Brian Essex: Great. That's super helpful. And maybe if I could squeeze one in for Joo Mi on Q-Flex. It sounds like that the program is targeted at large enterprise customers are already spending a meaningful amount on the platform. But are you -- is there any potential for existing customers who may be ripe for migration to ETM where you could actually accelerate that migration by offering them Q-Flex as well?

Joo Mi Kim: There is. And so we are working with customers today. So we are working with a solid group of customers to -- so that they have an option of adopting Q-Flex today. And so it's not stopping. It's just that we are planning to go broadly GA with it by the end of the year. So we think that there is definitely a potential where that could help us to drive growth.

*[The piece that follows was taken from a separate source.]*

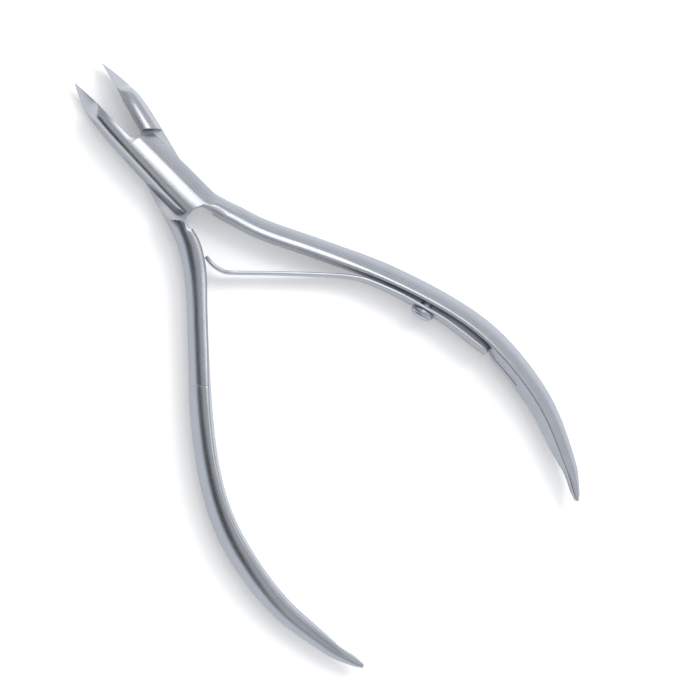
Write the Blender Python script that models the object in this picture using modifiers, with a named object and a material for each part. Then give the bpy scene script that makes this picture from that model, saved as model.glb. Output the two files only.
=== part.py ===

Sumedh Thakar: And we do have those conversations with customers who are looking to do ATM. We start the conversation with Q-Flex, which is well received, especially given this environment where so many new capabilities are coming, things are changing fast and they need the flexibility, even if you're not the largest enterprise you still need the flexibility to be able to move things around pretty quickly.

And in fact, enterprises that don't necessarily have a cyber budget that is the size of the GDP for a small country actually have the most value in many times from being able to do these kind of automations and say like, I don't need to fix all these things because I've validated they're not relevant in my environment, no matter what different your model says.

Brian Essex: Right. Makes a lot of sense.

Operator: This is all the time that we have for questions. We want to thank you for your participation. This will conclude today's conference call, and have a good evening.